• _Problem requirements_
Scan the material that follows. Copy every line containing the word "joints".

• _Given data_
━━━━━━━━━━━━━━━━━━━━━━━━━━━━━━

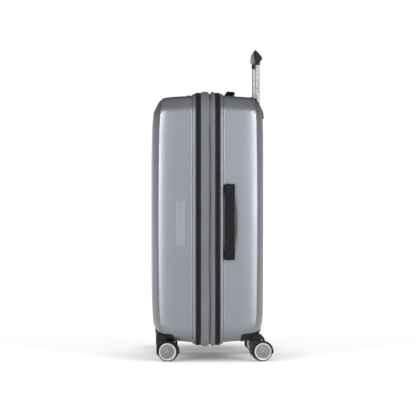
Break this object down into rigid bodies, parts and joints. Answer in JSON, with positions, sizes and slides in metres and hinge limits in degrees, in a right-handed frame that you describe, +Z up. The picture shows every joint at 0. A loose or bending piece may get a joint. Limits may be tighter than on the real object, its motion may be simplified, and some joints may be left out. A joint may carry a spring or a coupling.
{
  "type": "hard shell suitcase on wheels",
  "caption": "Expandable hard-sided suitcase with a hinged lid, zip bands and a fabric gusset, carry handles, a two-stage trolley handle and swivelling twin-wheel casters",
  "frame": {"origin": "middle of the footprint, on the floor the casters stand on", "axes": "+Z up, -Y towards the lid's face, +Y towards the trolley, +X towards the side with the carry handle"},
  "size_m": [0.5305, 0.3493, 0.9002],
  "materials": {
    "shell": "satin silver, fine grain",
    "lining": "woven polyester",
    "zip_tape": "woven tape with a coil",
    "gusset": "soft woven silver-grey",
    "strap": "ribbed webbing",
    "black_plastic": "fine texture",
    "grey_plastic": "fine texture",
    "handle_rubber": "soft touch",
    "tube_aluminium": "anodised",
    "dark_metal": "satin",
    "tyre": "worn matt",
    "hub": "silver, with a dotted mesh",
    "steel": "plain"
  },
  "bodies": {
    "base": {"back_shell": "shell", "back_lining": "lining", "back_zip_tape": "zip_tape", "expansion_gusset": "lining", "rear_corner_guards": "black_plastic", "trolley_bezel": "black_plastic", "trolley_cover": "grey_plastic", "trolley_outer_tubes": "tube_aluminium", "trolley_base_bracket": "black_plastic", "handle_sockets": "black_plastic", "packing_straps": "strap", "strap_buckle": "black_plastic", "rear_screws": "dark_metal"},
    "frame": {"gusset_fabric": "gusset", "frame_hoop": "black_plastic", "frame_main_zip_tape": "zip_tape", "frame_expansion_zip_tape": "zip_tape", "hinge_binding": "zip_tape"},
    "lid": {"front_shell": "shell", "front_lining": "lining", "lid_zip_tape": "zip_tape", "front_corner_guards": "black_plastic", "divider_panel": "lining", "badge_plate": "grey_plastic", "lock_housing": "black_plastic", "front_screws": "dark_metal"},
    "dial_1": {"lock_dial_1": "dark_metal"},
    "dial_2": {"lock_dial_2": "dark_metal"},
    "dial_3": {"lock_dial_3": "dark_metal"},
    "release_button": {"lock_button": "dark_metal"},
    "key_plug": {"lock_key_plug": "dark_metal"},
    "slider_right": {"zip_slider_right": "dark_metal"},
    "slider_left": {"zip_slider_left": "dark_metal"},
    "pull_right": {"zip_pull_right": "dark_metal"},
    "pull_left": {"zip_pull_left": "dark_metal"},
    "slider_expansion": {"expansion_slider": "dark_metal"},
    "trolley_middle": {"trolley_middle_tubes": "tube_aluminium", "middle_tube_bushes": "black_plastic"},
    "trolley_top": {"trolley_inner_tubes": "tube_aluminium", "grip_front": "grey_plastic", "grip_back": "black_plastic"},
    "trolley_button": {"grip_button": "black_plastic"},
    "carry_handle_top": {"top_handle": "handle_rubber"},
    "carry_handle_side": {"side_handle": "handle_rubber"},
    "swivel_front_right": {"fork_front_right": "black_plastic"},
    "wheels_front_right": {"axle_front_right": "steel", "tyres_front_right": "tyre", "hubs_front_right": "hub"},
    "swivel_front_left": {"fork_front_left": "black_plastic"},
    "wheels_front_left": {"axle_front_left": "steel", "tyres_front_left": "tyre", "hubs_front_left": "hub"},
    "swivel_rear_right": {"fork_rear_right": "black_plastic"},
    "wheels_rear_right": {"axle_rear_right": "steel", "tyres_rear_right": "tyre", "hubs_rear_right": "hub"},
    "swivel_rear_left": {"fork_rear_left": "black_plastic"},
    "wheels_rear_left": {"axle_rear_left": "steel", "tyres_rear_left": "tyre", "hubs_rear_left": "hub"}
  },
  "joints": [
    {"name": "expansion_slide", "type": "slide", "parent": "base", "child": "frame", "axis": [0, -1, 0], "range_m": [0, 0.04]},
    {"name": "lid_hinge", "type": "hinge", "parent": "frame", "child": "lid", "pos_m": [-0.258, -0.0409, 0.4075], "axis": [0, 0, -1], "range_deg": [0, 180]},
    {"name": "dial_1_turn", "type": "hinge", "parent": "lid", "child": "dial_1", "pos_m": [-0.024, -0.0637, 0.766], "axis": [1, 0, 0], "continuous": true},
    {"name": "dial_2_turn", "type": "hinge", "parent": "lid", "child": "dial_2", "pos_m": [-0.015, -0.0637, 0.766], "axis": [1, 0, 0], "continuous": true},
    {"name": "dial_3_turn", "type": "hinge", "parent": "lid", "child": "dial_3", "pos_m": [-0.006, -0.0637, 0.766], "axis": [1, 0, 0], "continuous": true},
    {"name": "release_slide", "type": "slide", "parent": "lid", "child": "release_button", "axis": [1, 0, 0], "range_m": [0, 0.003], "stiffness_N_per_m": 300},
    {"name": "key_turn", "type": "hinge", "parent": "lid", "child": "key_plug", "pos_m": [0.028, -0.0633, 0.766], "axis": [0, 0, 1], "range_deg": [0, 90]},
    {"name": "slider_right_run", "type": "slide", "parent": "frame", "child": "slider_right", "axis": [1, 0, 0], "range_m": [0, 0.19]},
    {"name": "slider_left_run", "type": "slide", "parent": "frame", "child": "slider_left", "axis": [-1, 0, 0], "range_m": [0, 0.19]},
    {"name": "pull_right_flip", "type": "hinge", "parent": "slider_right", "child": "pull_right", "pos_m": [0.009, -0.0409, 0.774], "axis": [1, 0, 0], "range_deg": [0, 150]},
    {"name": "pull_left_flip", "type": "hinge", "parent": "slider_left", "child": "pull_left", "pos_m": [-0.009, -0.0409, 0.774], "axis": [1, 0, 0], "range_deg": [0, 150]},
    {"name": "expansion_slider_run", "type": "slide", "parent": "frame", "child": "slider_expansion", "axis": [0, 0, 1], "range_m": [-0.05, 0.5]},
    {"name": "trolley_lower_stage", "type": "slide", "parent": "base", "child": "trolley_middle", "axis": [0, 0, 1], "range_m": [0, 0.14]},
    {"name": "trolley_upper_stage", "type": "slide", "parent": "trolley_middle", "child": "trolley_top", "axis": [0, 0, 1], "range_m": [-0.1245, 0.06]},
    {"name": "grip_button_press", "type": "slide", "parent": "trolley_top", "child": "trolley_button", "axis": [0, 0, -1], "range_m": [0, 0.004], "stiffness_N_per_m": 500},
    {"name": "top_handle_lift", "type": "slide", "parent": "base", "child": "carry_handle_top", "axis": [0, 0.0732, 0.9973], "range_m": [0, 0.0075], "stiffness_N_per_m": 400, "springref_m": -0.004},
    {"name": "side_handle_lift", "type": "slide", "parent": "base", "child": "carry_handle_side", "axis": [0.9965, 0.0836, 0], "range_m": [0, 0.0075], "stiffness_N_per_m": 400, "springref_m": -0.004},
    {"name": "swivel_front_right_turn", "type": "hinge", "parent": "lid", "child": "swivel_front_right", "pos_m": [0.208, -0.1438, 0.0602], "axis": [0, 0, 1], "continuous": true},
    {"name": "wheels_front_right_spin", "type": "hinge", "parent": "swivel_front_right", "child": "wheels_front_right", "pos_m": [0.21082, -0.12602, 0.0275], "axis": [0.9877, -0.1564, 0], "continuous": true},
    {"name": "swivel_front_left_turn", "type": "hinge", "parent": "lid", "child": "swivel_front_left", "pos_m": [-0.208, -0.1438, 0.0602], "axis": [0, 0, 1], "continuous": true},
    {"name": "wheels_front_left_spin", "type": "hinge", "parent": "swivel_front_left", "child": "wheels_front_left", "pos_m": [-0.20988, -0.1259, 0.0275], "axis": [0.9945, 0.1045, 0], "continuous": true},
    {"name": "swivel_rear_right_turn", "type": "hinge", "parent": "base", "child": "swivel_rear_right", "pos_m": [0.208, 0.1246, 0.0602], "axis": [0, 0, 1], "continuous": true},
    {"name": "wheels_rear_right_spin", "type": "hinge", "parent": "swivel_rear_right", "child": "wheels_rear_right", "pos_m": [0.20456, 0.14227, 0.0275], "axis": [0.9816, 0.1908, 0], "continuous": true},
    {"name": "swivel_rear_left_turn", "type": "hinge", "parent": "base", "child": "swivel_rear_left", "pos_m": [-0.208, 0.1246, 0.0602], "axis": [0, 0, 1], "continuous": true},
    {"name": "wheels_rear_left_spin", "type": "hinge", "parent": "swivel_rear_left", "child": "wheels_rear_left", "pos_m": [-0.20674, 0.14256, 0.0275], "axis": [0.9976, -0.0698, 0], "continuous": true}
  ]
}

━━━━━━━━━━━━━━━━━━━━━━━━━━━━━━

• _Task answer_
Break this object down into rigid bodies, parts and joints. Answer in JSON, with positions, sizes and slides in metres and hinge limits in degrees, in a right-handed frame that you describe, +Z up. The picture shows every joint at 0. A loose or bending piece may get a joint. Limits may be tighter than on the real object, its motion may be simplified, and some joints may be left out. A joint may carry a spring or a coupling.
  "joints": [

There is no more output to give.